I had the pleasure of meeting Prime Minister Rabin here only last December. Members of his Government are assiduous and very welcome visitors to this country. Indeed, over recent months there are times when I have thought of suggesting that the Israeli Cabinet might itself meet here in London [laughter]. Four Israeli Ministers have been here in the last few weeks and another arrived today. I believe, alas, we have no fresh arrivals tomorrow.

One of my predecessors, David Lloyd George, said of the Jewish people in 1925 the following words: "You may say you have been oppressed and persecuted. That has been your power.
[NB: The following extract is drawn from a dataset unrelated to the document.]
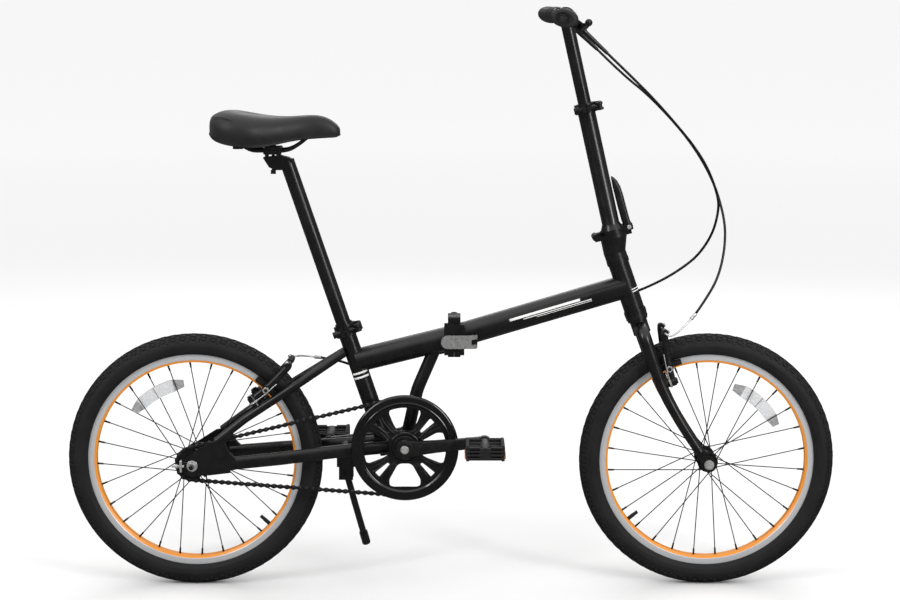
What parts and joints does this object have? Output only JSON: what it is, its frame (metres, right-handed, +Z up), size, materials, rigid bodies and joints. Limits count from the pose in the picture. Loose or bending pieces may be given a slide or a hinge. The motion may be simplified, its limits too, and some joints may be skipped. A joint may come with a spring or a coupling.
{
  "type": "folding bicycle",
  "caption": "Black single-speed folding bicycle with small wheels, rim brakes, a hinged main tube, a folding telescopic handlepost and a long seatpost.",
  "frame": {"origin": "on the ground, midway between the two axles", "axes": "+X forward, +Y to the rider's left, +Z up"},
  "size_m": [1.504, 0.5822, 1.132],
  "materials": {
    "frame_paint": "satin",
    "black_alloy": "satin",
    "gloss_black": "gloss",
    "bare_alloy": "satin",
    "rim_alloy": "satin",
    "steel": "satin",
    "chain_steel": "satin",
    "dark_spokes": "satin",
    "tyre_rubber": "matte",
    "black_rubber": "matte",
    "black_resin": "matte",
    "reflector_lens": "gloss",
    "saddle_cover": "satin"
  },
  "bodies": {
    "rear_frame": {"rear_frame": "frame_paint", "frame_hinge_pin": "black_alloy", "seat_clamp_collar": "black_alloy", "bottom_bracket_cups": "black_alloy", "rear_axle": "steel", "kickstand_bracket": "black_alloy", "chain": "chain_steel"},
    "front_frame": {"front_frame": "frame_paint", "headset_cups": "black_alloy", "rear_brake_cable": "black_rubber"},
    "frame_latch": {"frame_latch_lever": "bare_alloy"},
    "fork": {"fork": "frame_paint", "front_axle": "steel", "handlepost_base": "frame_paint", "front_brake_cable": "black_rubber"},
    "lower_post": {"handlepost_lower": "frame_paint", "handlepost_collar": "black_alloy"},
    "post_latch": {"post_latch": "black_alloy"},
    "upper_post": {"handlepost_upper": "black_alloy", "handlebar": "black_alloy", "grip_left": "black_rubber", "grip_right": "black_rubber", "brake_lever_mounts": "black_alloy"},
    "post_clamp_lever": {"post_clamp_lever": "black_alloy"},
    "brake_lever_left": {"brake_lever_left": "black_alloy"},
    "brake_lever_right": {"brake_lever_right": "black_alloy"},
    "front_arm_left": {"front_brake_arm_left": "black_alloy", "front_brake_pad_left": "black_rubber"},
    "front_arm_right": {"front_brake_arm_right": "black_alloy", "front_brake_pad_right": "black_rubber"},
    "rear_arm_left": {"rear_brake_arm_left": "black_alloy", "rear_brake_pad_left": "black_rubber"},
    "rear_arm_right": {"rear_brake_arm_right": "black_alloy", "rear_brake_pad_right": "black_rubber"},
    "front_wheel": {"front_tyre": "tyre_rubber", "front_rim": "rim_alloy", "front_inner_tube": "black_rubber", "front_spokes": "dark_spokes", "front_hub": "black_alloy", "front_reflector": "reflector_lens"},
    "rear_wheel": {"rear_tyre": "tyre_rubber", "rear_rim": "rim_alloy", "rear_inner_tube": "black_rubber", "rear_spokes": "dark_spokes", "rear_hub": "black_alloy", "rear_reflector": "reflector_lens"},
    "freewheel": {"freewheel": "chain_steel"},
    "crankset": {"chainring": "gloss_black", "chain_guard_disc": "gloss_black", "crank_arm_right": "black_alloy", "crank_arm_left": "black_alloy", "crank_spindle": "steel"},
    "pedal_right": {"pedal_right": "black_resin"},
    "pedal_left": {"pedal_left": "black_resin"},
    "kickstand": {"kickstand": "black_alloy"},
    "seat": {"seatpost": "frame_paint", "saddle_clamp": "black_alloy", "saddle_rails": "black_alloy", "saddle": "saddle_cover"},
    "seat_clamp_lever": {"seat_clamp_lever": "black_alloy"}
  },
  "joints": [
    {"name": "frame_fold", "type": "hinge", "parent": "rear_frame", "child": "front_frame", "pos_m": [0.0064, 0.033, 0.4965], "axis": [0, 0, 1], "range_deg": [0, 135], "deforming": ["rear_brake_cable"]},
    {"name": "frame_latch", "type": "hinge", "parent": "front_frame", "child": "frame_latch", "pos_m": [0.046, -0.033, 0.489], "axis": [0, 0, 1], "range_deg": [0, 125]},
    {"name": "steering", "type": "hinge", "parent": "front_frame", "child": "fork", "pos_m": [0.3428, 0, 0.5893], "axis": [-0.3305, 0, 0.9438], "range_deg": [-60, 60], "deforming": ["rear_brake_cable"]},
    {"name": "post_fold", "type": "hinge", "parent": "fork", "child": "lower_post", "pos_m": [0.27986, 0, 0.68925], "axis": [0, -1, 0], "range_deg": [0, 95], "deforming": ["front_brake_cable", "rear_brake_cable"]},
    {"name": "post_latch", "type": "hinge", "parent": "lower_post", "child": "post_latch", "pos_m": [0.34484, 0, 0.71016], "axis": [0, 1, 0], "range_deg": [0, 110]},
    {"name": "post_height", "type": "slide", "parent": "lower_post", "child": "upper_post", "axis": [-0.2215, 0, 0.9751], "range_m": [-0.09, 0.03], "deforming": ["front_brake_cable", "rear_brake_cable"]},
    {"name": "post_clamp_lever", "type": "hinge", "parent": "lower_post", "child": "post_clamp_lever", "pos_m": [0.28447, -0.027, 0.94426], "axis": [0.2215, 0, -0.9751], "range_deg": [0, 110]},
    {"name": "brake_lever_left", "type": "hinge", "parent": "upper_post", "child": "brake_lever_left", "pos_m": [0.24053, 0.14985, 1.09432], "axis": [0.5952, 0, 0.8036], "range_deg": [0, 8], "stiffness_Nm_per_rad": 3, "springref_deg": -8.59, "deforming": ["front_brake_cable"]},
    {"name": "brake_lever_right", "type": "hinge", "parent": "upper_post", "child": "brake_lever_right", "pos_m": [0.24053, -0.14985, 1.09432], "axis": [-0.5952, 0, -0.8036], "range_deg": [0, 8], "stiffness_Nm_per_rad": 3, "springref_deg": -8.59, "deforming": ["rear_brake_cable"]},
    {"name": "front_arm_left", "type": "hinge", "parent": "fork", "child": "front_arm_left", "pos_m": [0.42867, 0.04, 0.41064], "axis": [0.9438, 0, 0.3305], "range_deg": [0, 3.01]},
    {"name": "front_arm_right", "type": "hinge", "parent": "fork", "child": "front_arm_right", "pos_m": [0.42867, -0.04, 0.41064], "axis": [-0.9438, 0, -0.3305], "range_deg": [0, 3.01]},
    {"name": "rear_arm_left", "type": "hinge", "parent": "rear_frame", "child": "rear_arm_left", "pos_m": [-0.3845, 0.04, 0.374], "axis": [0.5586, 0, -0.8295], "range_deg": [0, 2.41]},
    {"name": "rear_arm_right", "type": "hinge", "parent": "rear_frame", "child": "rear_arm_right", "pos_m": [-0.3845, -0.04, 0.374], "axis": [-0.5586, 0, 0.8295], "range_deg": [0, 2.41]},
    {"name": "front_wheel_spin", "type": "hinge", "parent": "fork", "child": "front_wheel", "pos_m": [0.502, 0, 0.25], "axis": [0, 1, 0], "continuous": true},
    {"name": "rear_wheel_spin", "type": "hinge", "parent": "rear_frame", "child": "rear_wheel", "pos_m": [-0.502, 0, 0.25], "axis": [0, 1, 0], "continuous": true},
    {"name": "crank_spin", "type": "hinge", "parent": "rear_frame", "child": "crankset", "pos_m": [-0.08932, 0, 0.2835], "axis": [0, 1, 0], "continuous": true, "deforming": ["chain"]},
    {"name": "freewheel_spin", "type": "hinge", "parent": "rear_frame", "child": "freewheel", "pos_m": [-0.502, 0, 0.25], "axis": [0, 1, 0], "continuous": true},
    {"name": "pedal_right_spin", "type": "hinge", "parent": "crankset", "child": "pedal_right", "pos_m": [0.06499, -0.134, 0.29809], "axis": [0, 1, 0], "continuous": true},
    {"name": "pedal_left_spin", "type": "hinge", "parent": "crankset", "child": "pedal_left", "pos_m": [-0.24363, 0.134, 0.26891], "axis": [0, 1, 0], "continuous": true},
    {"name": "kickstand_fold", "type": "hinge", "parent": "rear_frame", "child": "kickstand", "pos_m": [-0.208, 0.038, 0.214], "axis": [0, 1, 0], "range_deg": [0, 95]},
    {"name": "seat_height", "type": "slide", "parent": "rear_frame", "child": "seat", "axis": [-0.3196, 0, 0.9475], "range_m": [-0.22, 0.03]},
    {"name": "seat_clamp_lever", "type": "hinge", "parent": "rear_frame", "child": "seat_clamp_lever", "pos_m": [-0.18071, -0.0275, 0.51531], "axis": [0.3196, 0, -0.9475], "range_deg": [0, 110]}
  ],
  "couplings": [
    {"joint": "front_arm_left", "follows": "brake_lever_left", "ratio": 0.375},
    {"joint": "front_arm_right", "follows": "brake_lever_left", "ratio": 0.375},
    {"joint": "rear_arm_left", "follows": "brake_lever_right", "ratio": 0.3},
    {"joint": "rear_arm_right", "follows": "brake_lever_right", "ratio": 0.3},
    {"joint": "freewheel_spin", "follows": "crank_spin", "ratio": 3}
  ]
}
You have been hammered into very fine steel and that is why you have never been broken." Steel was the quality which has carried the Jewish people through their long search, a search which culminated in the establishment of the Jewish national home in 1917. I can imagine - but not with the depth of feeling and instinct that you can - quite how much that means to everyone who is Jewish.

Let us then not in 1917 but in 1993 do everything in our power to achieve a peace settlement which will secure that home sought for so long and loved so much, to secure that for all time. That is something that we must all pray for. That is something, I assure you this evening, that the British Government will continue to work for and I express again to you tonight my thanks for the honour you gave me in inviting Norma and I to join you this evening as your guests. [Applause].